I don’t know what came over me

While I fairly frequently purchase old film cameras, I can’t remember ever buying an old digital camera. So why did I buy this one?

Recently I’ve come across a few articles on the internet talking about how cameras have become too complicated – with resolution and functionality that we don’t really need, and that it might be worth taking a look at older cameras to see what they can do. For example: Digital classic: Robin reviews the original Canon 5D in 2018; Why do I still have warm, fuzzy feelings about the old Nikon D700? I guess it’s because the photos I shot with it eight years ago still stand up today. Can’t say that about some other cameras I’ve bought….; Is 4MP Enough In 2018? (Three Part Series – Part 1; Part 2; Part 3.) etc.

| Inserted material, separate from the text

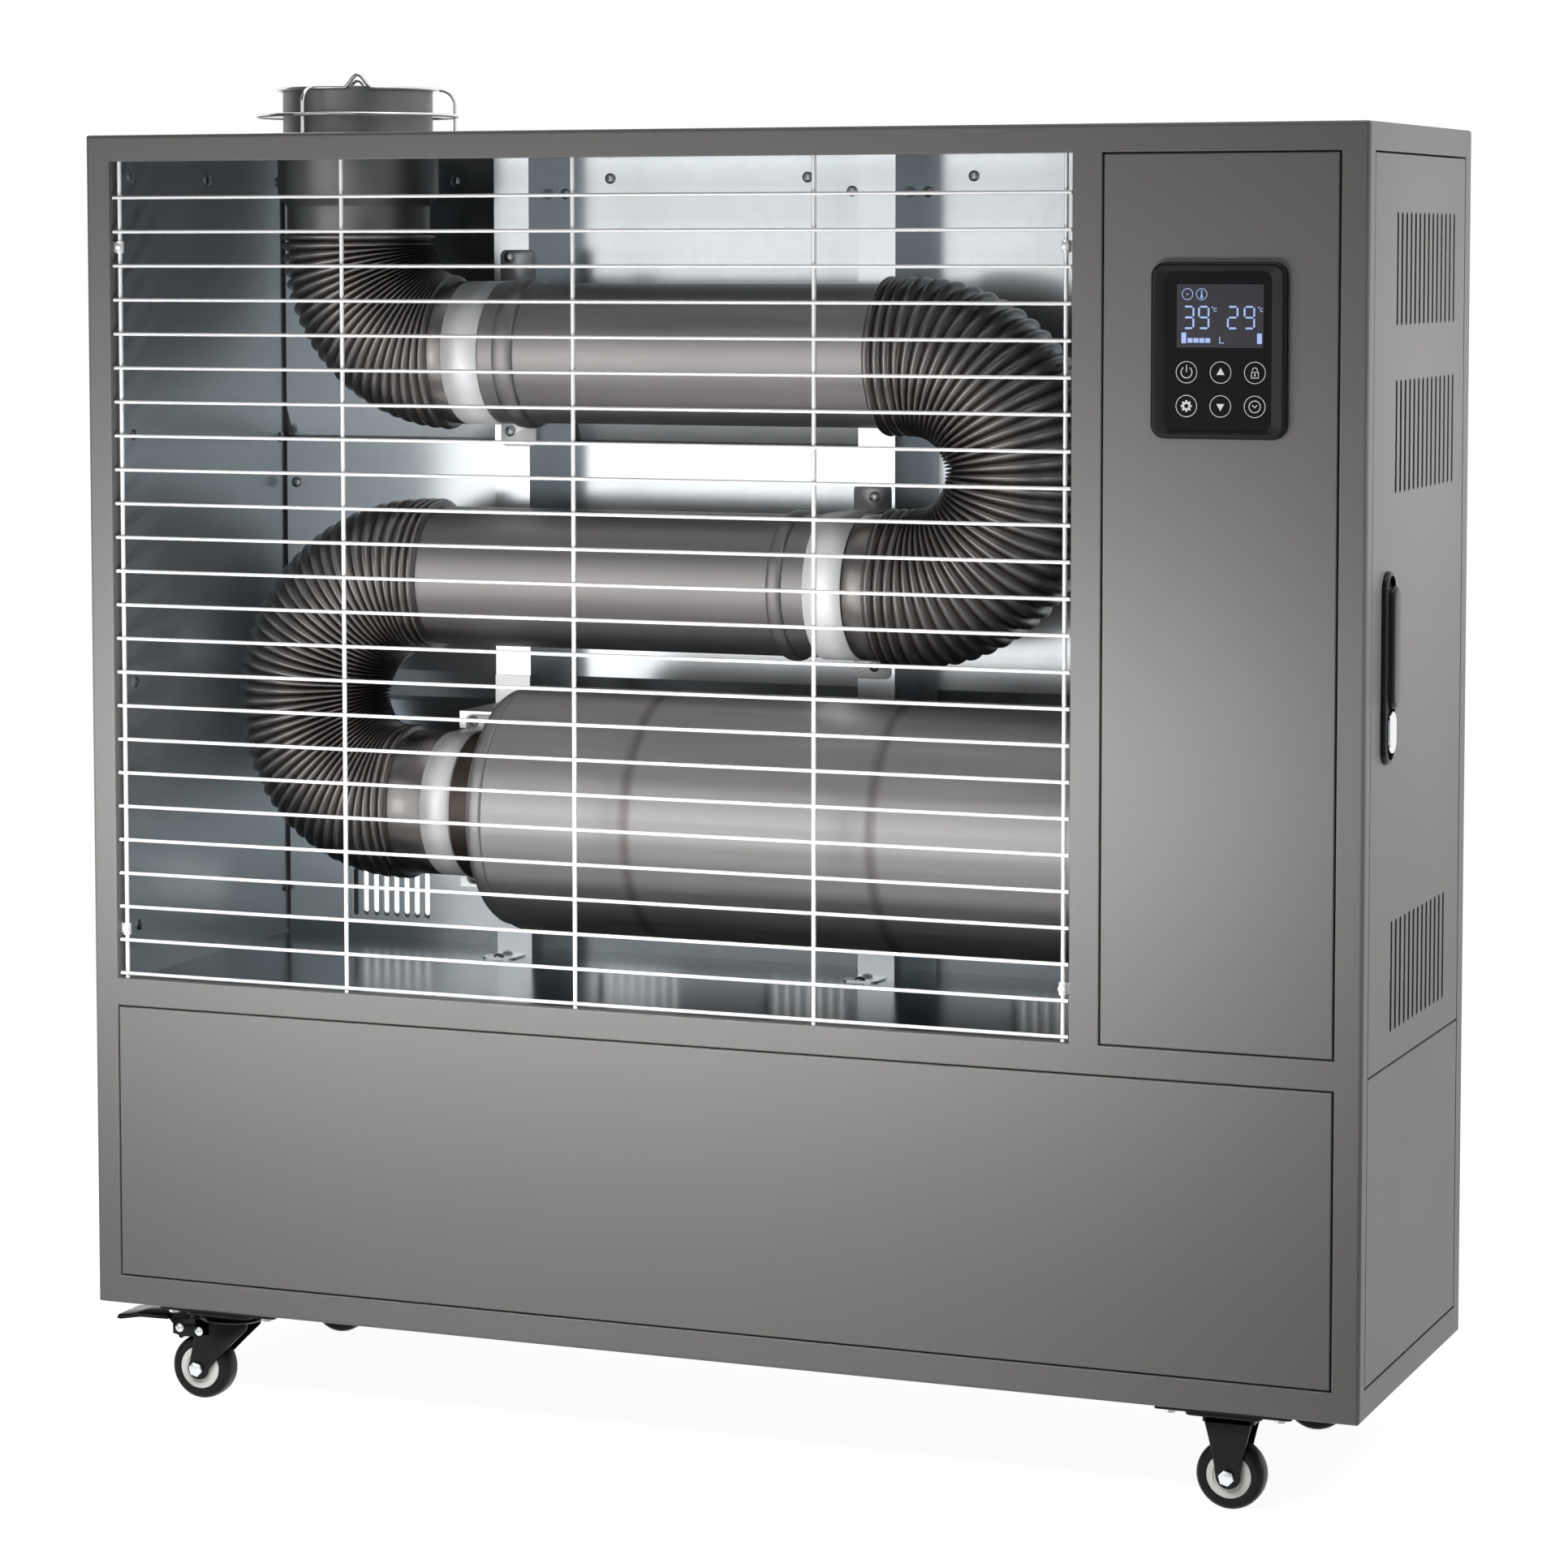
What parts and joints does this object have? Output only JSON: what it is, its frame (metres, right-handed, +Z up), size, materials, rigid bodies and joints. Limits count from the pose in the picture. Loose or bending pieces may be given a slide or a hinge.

So I decided to try to find an older digital camera to see what the experience would be like. The Nikon D700 (example one above) and the Canon 5D Mark I (example two above) were a bit more than I wanted to pay for what after all was pretty much a whim. The cameras in the three part series were all a bit too “low end” for me.

A secondary factor was that my use of digital cameras has been so far limited to Canon compact digital cameras; Panasonic compact digital cameras; and most particularly Minolta/Sony DSLRs. Apart from briefly trying out my son-in-law’s camera I’ve never tried Nikon digital cameras.

In the end I settled on this camera, which met my basic criteria:

  • A Nikon DSLR so that I could get familiar with the Nikon digital experience – even if a rather dated one.
  • A resolution appropriate for my normal use i.e. posting to this blog, social media sites, and occasional prints up to 8×10 inches.
  • Outrageously inexpensive (I already had the 35-80mm lens, which I’d used on some of my film Nikons).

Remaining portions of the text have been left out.